** Extracted entries **
########################################

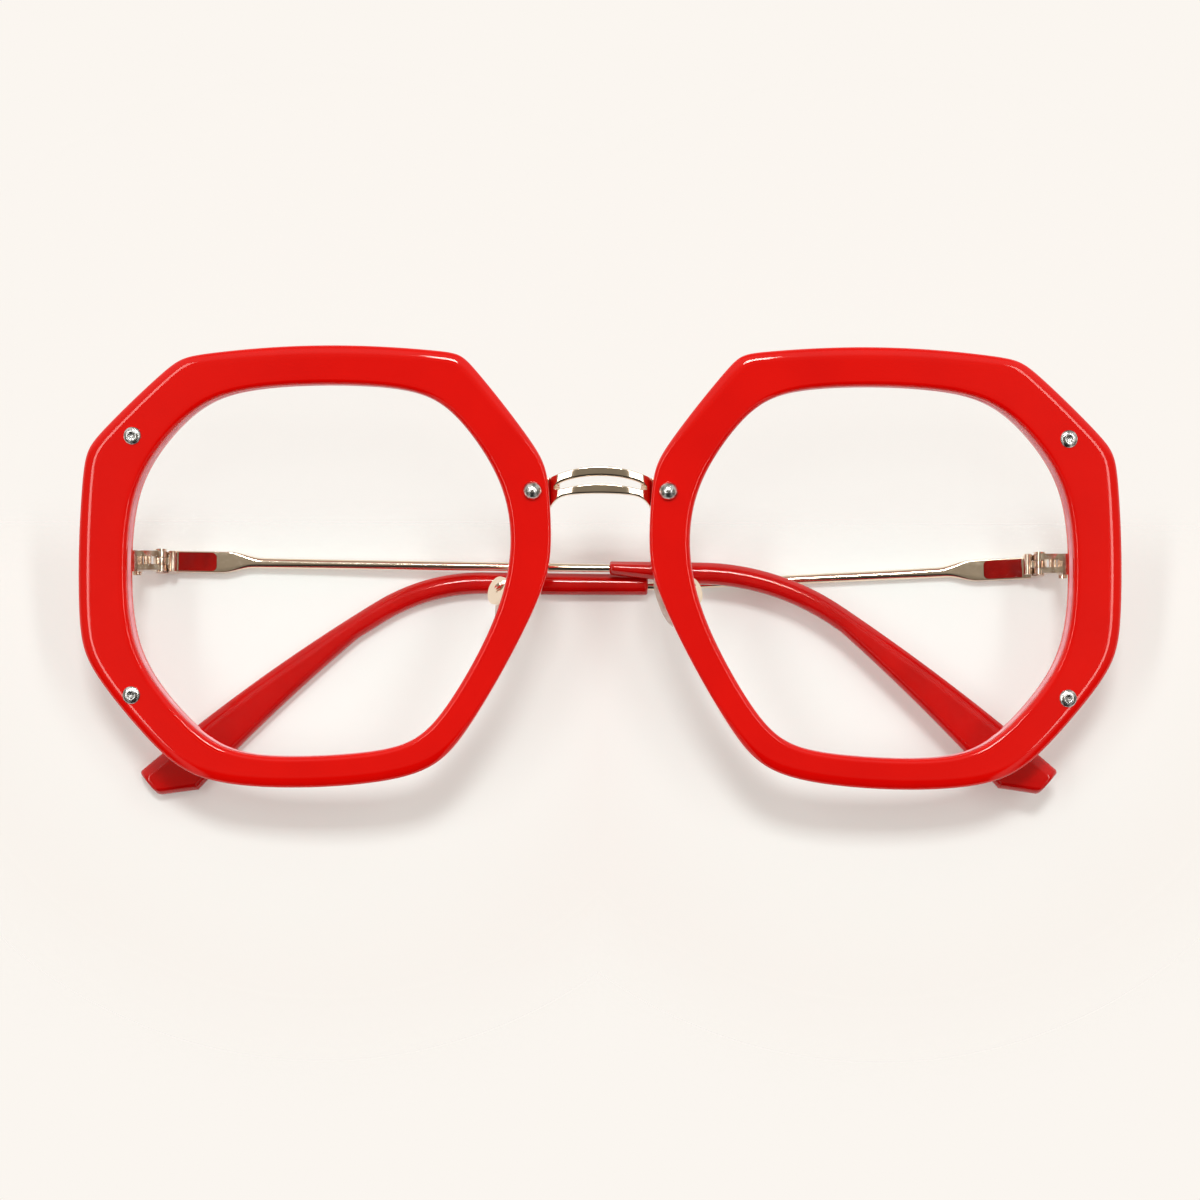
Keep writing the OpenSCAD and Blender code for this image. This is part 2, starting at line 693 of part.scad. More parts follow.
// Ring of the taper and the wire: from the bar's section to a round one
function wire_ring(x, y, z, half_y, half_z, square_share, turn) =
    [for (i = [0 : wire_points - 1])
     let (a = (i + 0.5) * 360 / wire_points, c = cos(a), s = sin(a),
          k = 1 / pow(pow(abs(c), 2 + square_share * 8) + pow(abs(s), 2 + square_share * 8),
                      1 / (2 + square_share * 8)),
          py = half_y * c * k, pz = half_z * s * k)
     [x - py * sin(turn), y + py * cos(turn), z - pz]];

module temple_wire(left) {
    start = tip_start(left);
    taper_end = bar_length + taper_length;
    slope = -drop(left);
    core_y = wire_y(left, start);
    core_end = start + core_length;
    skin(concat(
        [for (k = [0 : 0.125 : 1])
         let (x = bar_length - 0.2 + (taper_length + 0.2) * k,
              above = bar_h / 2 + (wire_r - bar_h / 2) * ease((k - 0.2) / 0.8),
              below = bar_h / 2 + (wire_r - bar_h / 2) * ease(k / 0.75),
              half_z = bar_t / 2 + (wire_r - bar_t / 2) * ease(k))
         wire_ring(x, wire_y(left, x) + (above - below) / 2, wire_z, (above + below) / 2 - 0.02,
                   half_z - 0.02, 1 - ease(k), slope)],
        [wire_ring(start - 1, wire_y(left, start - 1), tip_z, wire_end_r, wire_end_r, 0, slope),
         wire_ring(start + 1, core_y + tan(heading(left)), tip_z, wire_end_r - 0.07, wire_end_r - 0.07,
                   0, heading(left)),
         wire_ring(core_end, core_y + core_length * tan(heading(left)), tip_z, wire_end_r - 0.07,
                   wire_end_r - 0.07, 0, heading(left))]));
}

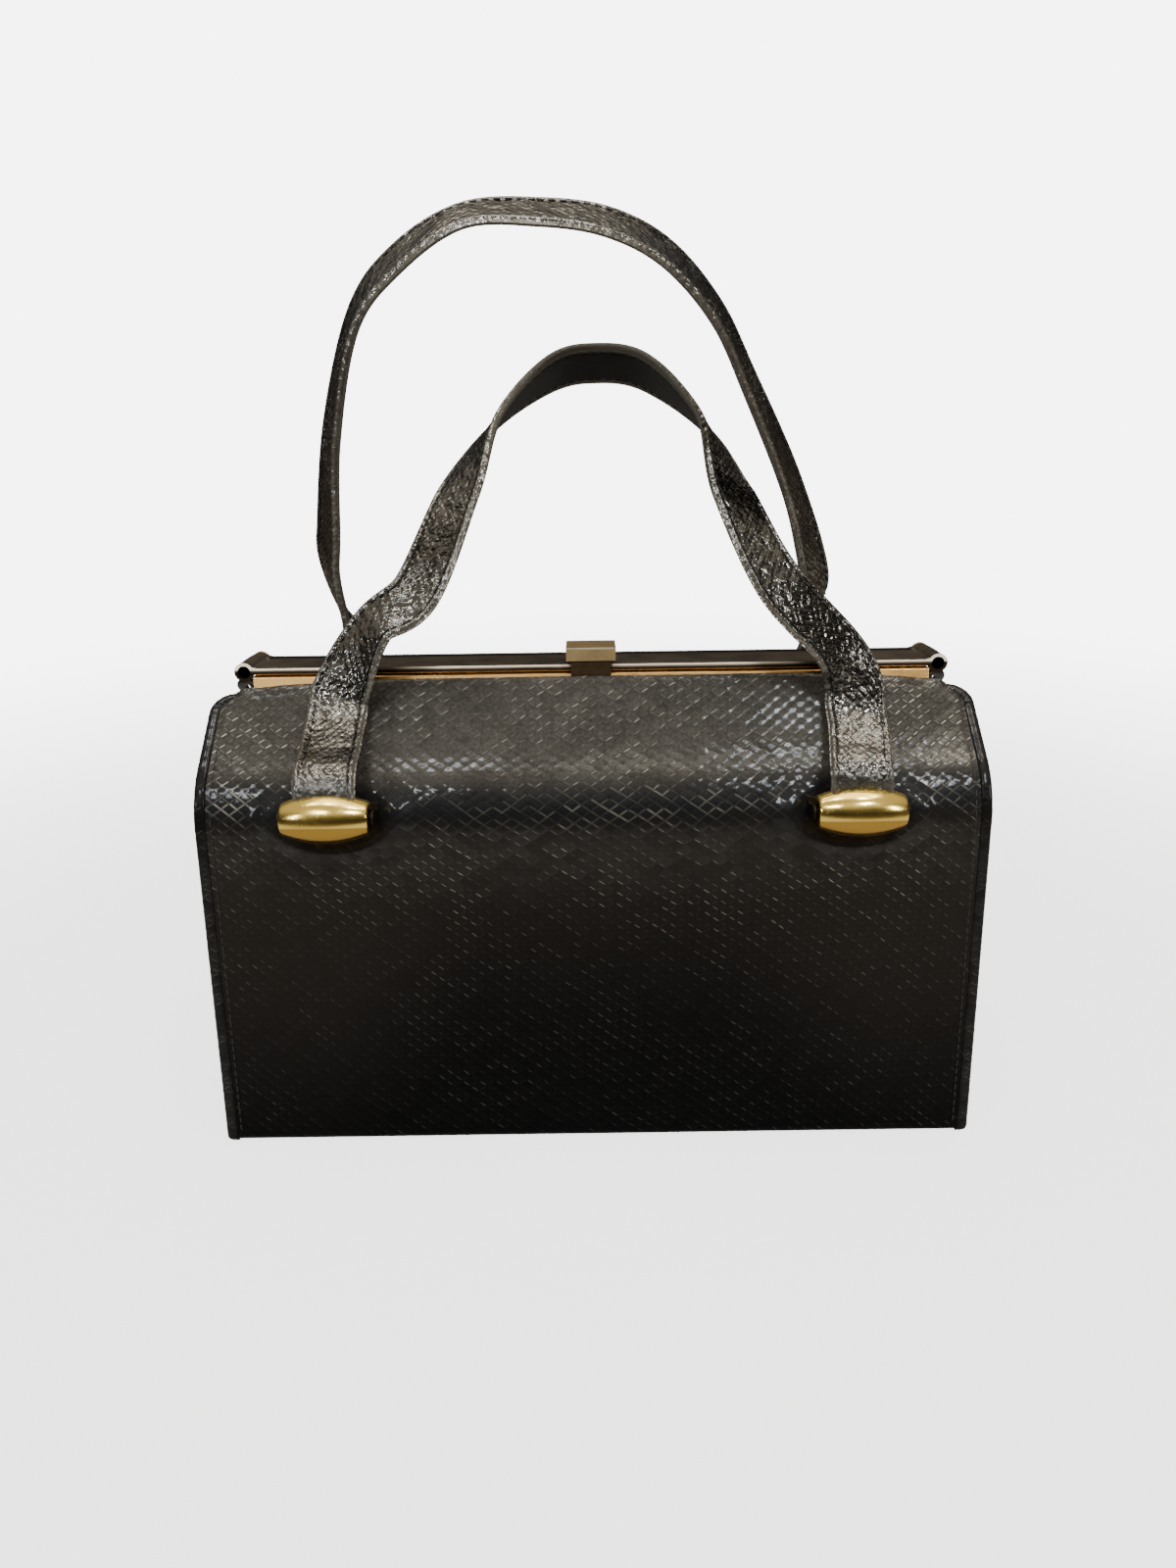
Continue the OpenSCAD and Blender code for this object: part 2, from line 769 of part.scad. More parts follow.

########################################

** Problem description **
Print all the data exactly.

** The completed task **
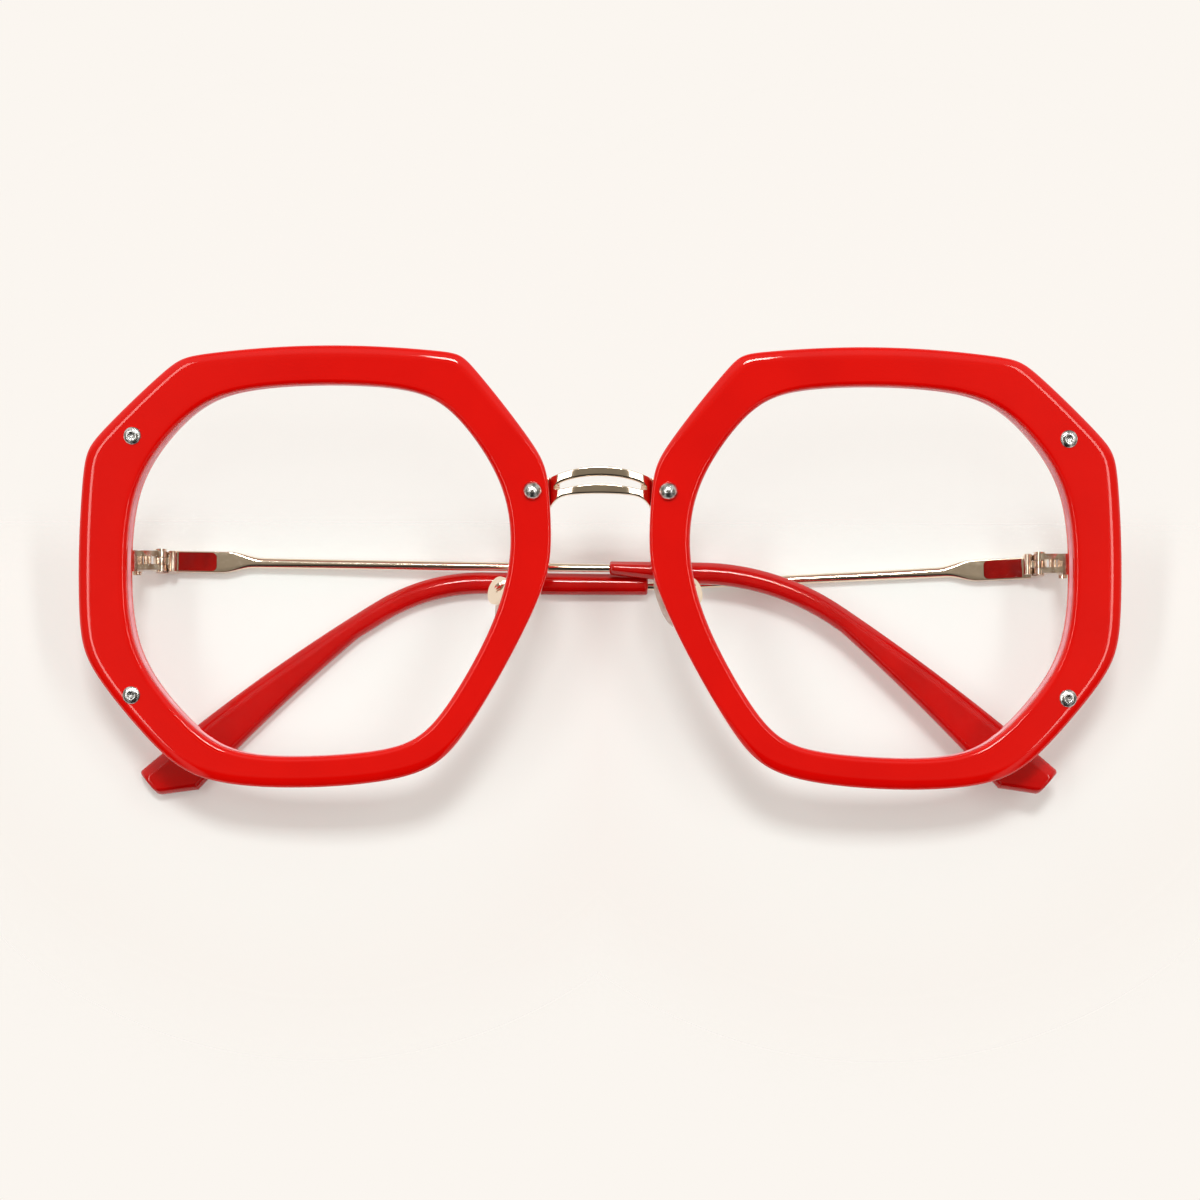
Keep writing the OpenSCAD and Blender code for this image. This is part 2, starting at line 693 of part.scad. More parts follow.
// Ring of the taper and the wire: from the bar's section to a round one
function wire_ring(x, y, z, half_y, half_z, square_share, turn) =
    [for (i = [0 : wire_points - 1])
     let (a = (i + 0.5) * 360 / wire_points, c = cos(a), s = sin(a),
          k = 1 / pow(pow(abs(c), 2 + square_share * 8) + pow(abs(s), 2 + square_share * 8),
                      1 / (2 + square_share * 8)),
          py = half_y * c * k, pz = half_z * s * k)
     [x - py * sin(turn), y + py * cos(turn), z - pz]];

module temple_wire(left) {
    start = tip_start(left);
    taper_end = bar_length + taper_length;
    slope = -drop(left);
    core_y = wire_y(left, start);
    core_end = start + core_length;
    skin(concat(
        [for (k = [0 : 0.125 : 1])
         let (x = bar_length - 0.2 + (taper_length + 0.2) * k,
              above = bar_h / 2 + (wire_r - bar_h / 2) * ease((k - 0.2) / 0.8),
              below = bar_h / 2 + (wire_r - bar_h / 2) * ease(k / 0.75),
              half_z = bar_t / 2 + (wire_r - bar_t / 2) * ease(k))
         wire_ring(x, wire_y(left, x) + (above - below) / 2, wire_z, (above + below) / 2 - 0.02,
                   half_z - 0.02, 1 - ease(k), slope)],
        [wire_ring(start - 1, wire_y(left, start - 1), tip_z, wire_end_r, wire_end_r, 0, slope),
         wire_ring(start + 1, core_y + tan(heading(left)), tip_z, wire_end_r - 0.07, wire_end_r - 0.07,
                   0, heading(left)),
         wire_ring(core_end, core_y + core_length * tan(heading(left)), tip_z, wire_end_r - 0.07,
                   wire_end_r - 0.07, 0, heading(left))]));
}

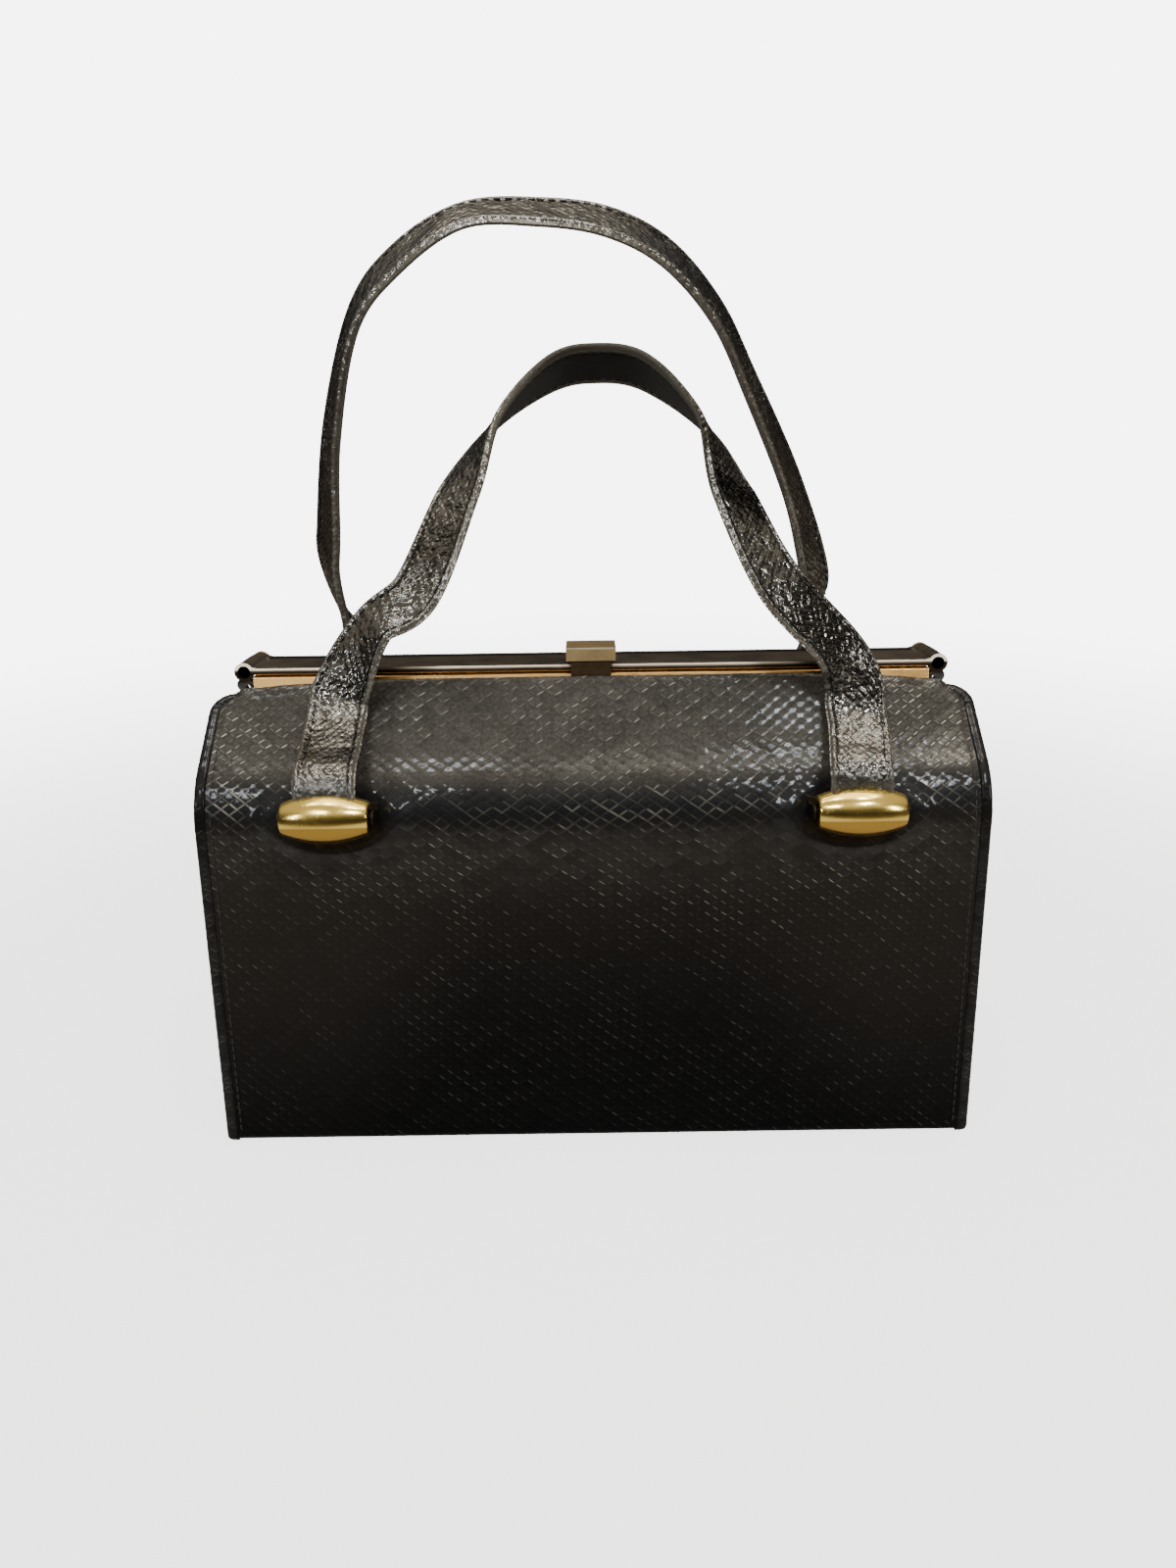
Continue the OpenSCAD and Blender code for this object: part 2, from line 769 of part.scad. More parts follow.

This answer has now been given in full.